## INFORMATION GIVEN

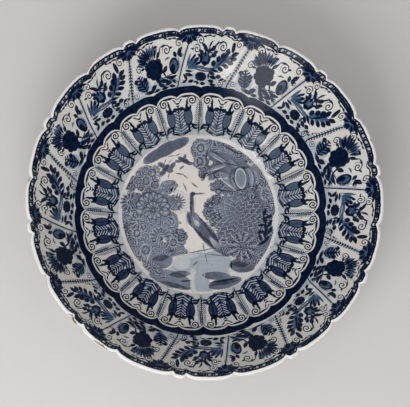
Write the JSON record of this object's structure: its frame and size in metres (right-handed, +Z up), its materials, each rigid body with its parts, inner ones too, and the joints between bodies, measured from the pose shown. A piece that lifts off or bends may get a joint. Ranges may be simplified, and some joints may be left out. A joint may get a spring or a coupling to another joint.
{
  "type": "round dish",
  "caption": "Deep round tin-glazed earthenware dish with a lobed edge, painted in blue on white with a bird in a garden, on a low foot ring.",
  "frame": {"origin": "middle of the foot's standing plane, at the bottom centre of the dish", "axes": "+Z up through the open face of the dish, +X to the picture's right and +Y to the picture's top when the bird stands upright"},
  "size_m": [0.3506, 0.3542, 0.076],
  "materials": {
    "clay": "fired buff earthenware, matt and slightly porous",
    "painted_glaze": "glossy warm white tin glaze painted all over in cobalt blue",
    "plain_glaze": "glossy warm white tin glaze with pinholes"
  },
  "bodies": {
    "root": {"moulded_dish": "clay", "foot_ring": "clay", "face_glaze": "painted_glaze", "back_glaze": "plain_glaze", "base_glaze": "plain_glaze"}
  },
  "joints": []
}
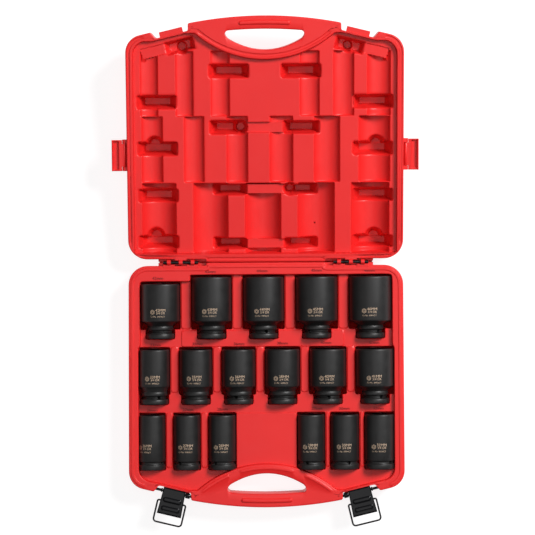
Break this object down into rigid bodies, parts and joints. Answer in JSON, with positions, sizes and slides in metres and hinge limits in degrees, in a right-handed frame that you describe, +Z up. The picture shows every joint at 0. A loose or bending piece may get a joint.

## WHAT IS EXPECTED
Return the entries in full, keeping every line exactly as it is.

## OUTPUT BELOW
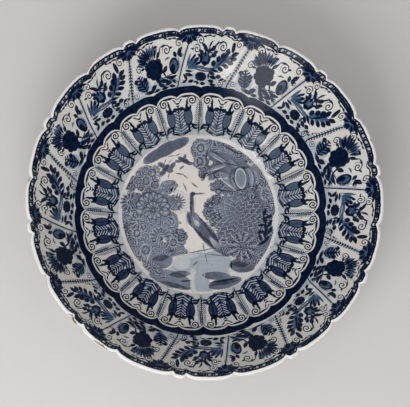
Write the JSON record of this object's structure: its frame and size in metres (right-handed, +Z up), its materials, each rigid body with its parts, inner ones too, and the joints between bodies, measured from the pose shown. A piece that lifts off or bends may get a joint. Ranges may be simplified, and some joints may be left out. A joint may get a spring or a coupling to another joint.
{
  "type": "round dish",
  "caption": "Deep round tin-glazed earthenware dish with a lobed edge, painted in blue on white with a bird in a garden, on a low foot ring.",
  "frame": {"origin": "middle of the foot's standing plane, at the bottom centre of the dish", "axes": "+Z up through the open face of the dish, +X to the picture's right and +Y to the picture's top when the bird stands upright"},
  "size_m": [0.3506, 0.3542, 0.076],
  "materials": {
    "clay": "fired buff earthenware, matt and slightly porous",
    "painted_glaze": "glossy warm white tin glaze painted all over in cobalt blue",
    "plain_glaze": "glossy warm white tin glaze with pinholes"
  },
  "bodies": {
    "root": {"moulded_dish": "clay", "foot_ring": "clay", "face_glaze": "painted_glaze", "back_glaze": "plain_glaze", "base_glaze": "plain_glaze"}
  },
  "joints": []
}
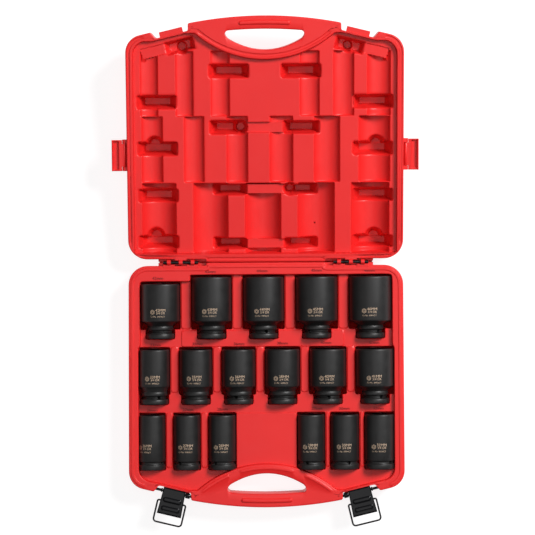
Break this object down into rigid bodies, parts and joints. Answer in JSON, with positions, sizes and slides in metres and hinge limits in degrees, in a right-handed frame that you describe, +Z up. The picture shows every joint at 0. A loose or bending piece may get a joint.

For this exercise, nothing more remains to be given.